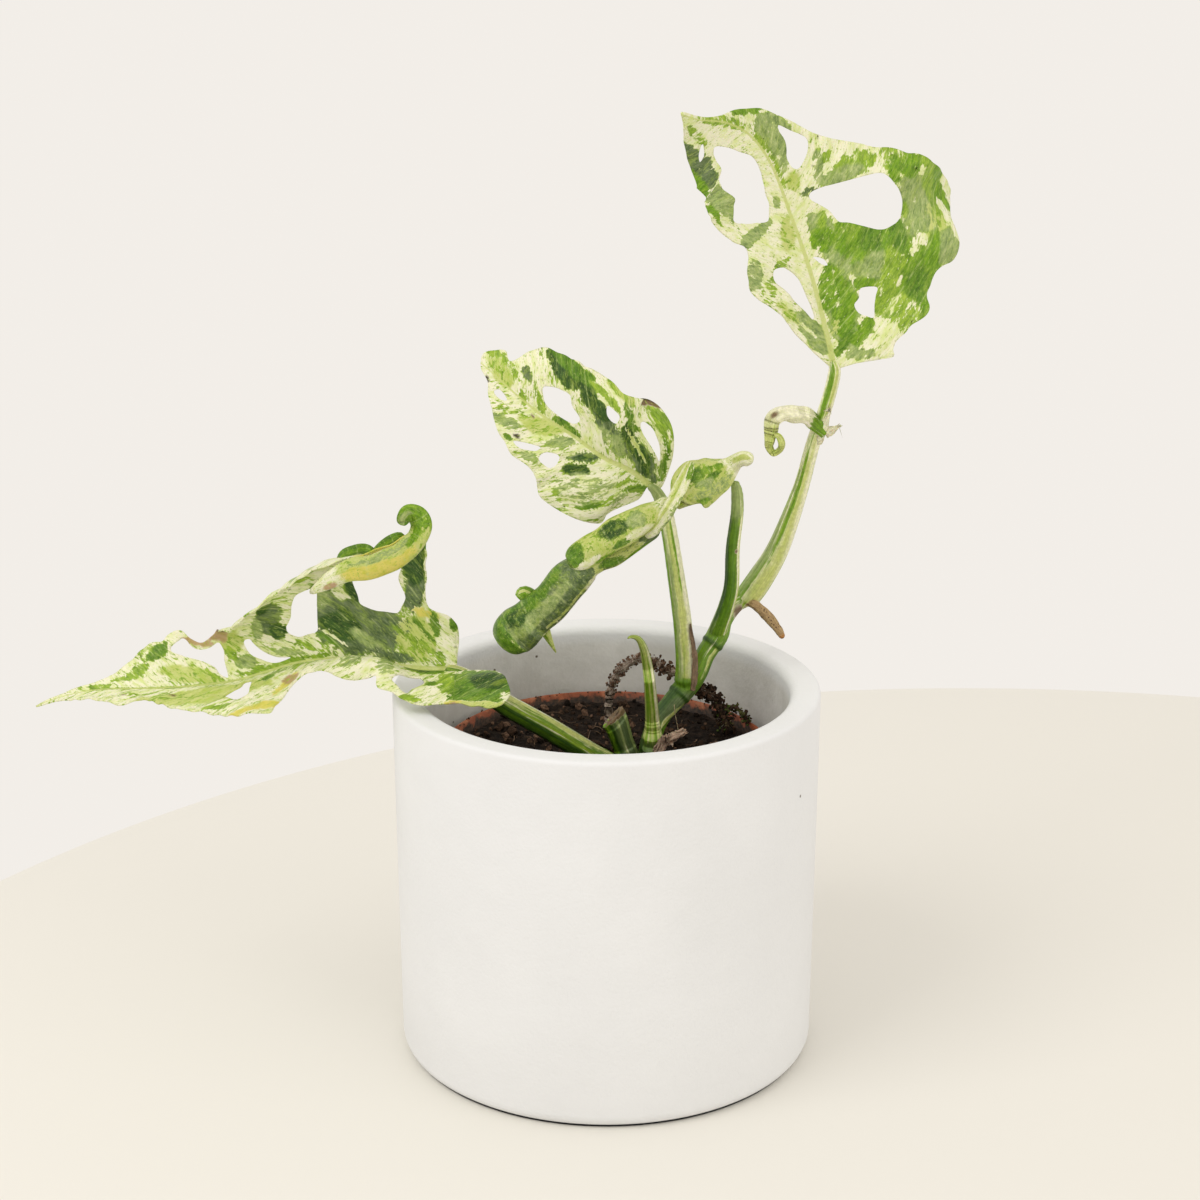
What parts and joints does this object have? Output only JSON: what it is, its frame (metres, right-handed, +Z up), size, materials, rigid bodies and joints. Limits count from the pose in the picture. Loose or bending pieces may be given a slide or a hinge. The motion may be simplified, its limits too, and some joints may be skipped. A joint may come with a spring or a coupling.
{
  "type": "potted variegated monstera adansonii",
  "caption": "Young variegated monstera adansonii: pierced cream and green leaves on a climbing stem, in a nursery pot inside a matte white cylindrical cover pot.",
  "frame": {"origin": "centre of the cover pot's foot, on the table", "axes": "+Z up; -Y towards the side where the top leaf shows its face; -X towards the leaf that lies out over the lip"},
  "size_m": [0.2977, 0.14, 0.3109],
  "materials": {
    "cover_pot": "matte white with a fine pebbled grain",
    "nursery_pot": "matte terracotta-coloured plastic, dusty with soil",
    "potting_soil": "dark crumbly peat mix with fibres",
    "stem": "satin green with paler stripes",
    "blade": "satin leaf, marbled cream and green",
    "new_blade": "satin, pale cream-green",
    "root": "rough brown, dusted with soil",
    "husk": "dry and papery"
  },
  "bodies": {
    "root": {"cover_pot": "cover_pot", "nursery_pot": "nursery_pot", "potting_soil": "potting_soil", "climbing_stem": "stem", "left_stalk": "stem", "young_shoot": "stem", "cut_stub": "stem", "aerial_root": "root", "looped_root": "root", "right_root": "root", "dry_sheath": "husk", "leaf_top": "blade", "leaf_middle": "blade", "leaf_rolled": "blade", "leaf_left": "blade", "leaf_new": "new_blade"}
  },
  "joints": []
}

*-*-*

▶ Your goal:
Go through the listing above and restate it word for word.

▶ Response to the task:
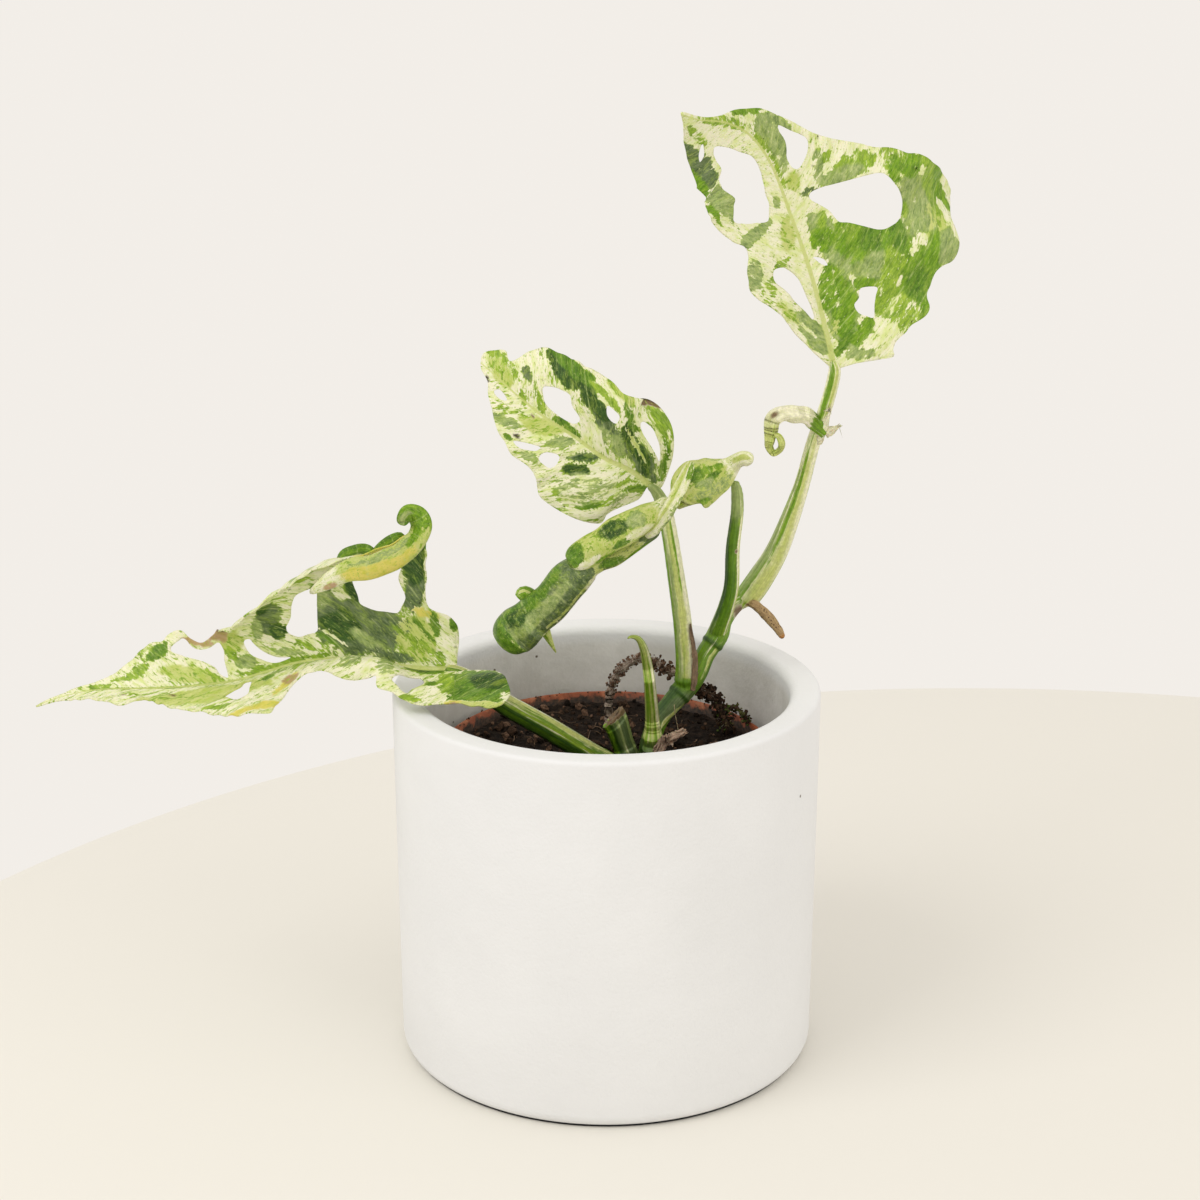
What parts and joints does this object have? Output only JSON: what it is, its frame (metres, right-handed, +Z up), size, materials, rigid bodies and joints. Limits count from the pose in the picture. Loose or bending pieces may be given a slide or a hinge. The motion may be simplified, its limits too, and some joints may be skipped. A joint may come with a spring or a coupling.
{
  "type": "potted variegated monstera adansonii",
  "caption": "Young variegated monstera adansonii: pierced cream and green leaves on a climbing stem, in a nursery pot inside a matte white cylindrical cover pot.",
  "frame": {"origin": "centre of the cover pot's foot, on the table", "axes": "+Z up; -Y towards the side where the top leaf shows its face; -X towards the leaf that lies out over the lip"},
  "size_m": [0.2977, 0.14, 0.3109],
  "materials": {
    "cover_pot": "matte white with a fine pebbled grain",
    "nursery_pot": "matte terracotta-coloured plastic, dusty with soil",
    "potting_soil": "dark crumbly peat mix with fibres",
    "stem": "satin green with paler stripes",
    "blade": "satin leaf, marbled cream and green",
    "new_blade": "satin, pale cream-green",
    "root": "rough brown, dusted with soil",
    "husk": "dry and papery"
  },
  "bodies": {
    "root": {"cover_pot": "cover_pot", "nursery_pot": "nursery_pot", "potting_soil": "potting_soil", "climbing_stem": "stem", "left_stalk": "stem", "young_shoot": "stem", "cut_stub": "stem", "aerial_root": "root", "looped_root": "root", "right_root": "root", "dry_sheath": "husk", "leaf_top": "blade", "leaf_middle": "blade", "leaf_rolled": "blade", "leaf_left": "blade", "leaf_new": "new_blade"}
  },
  "joints": []
}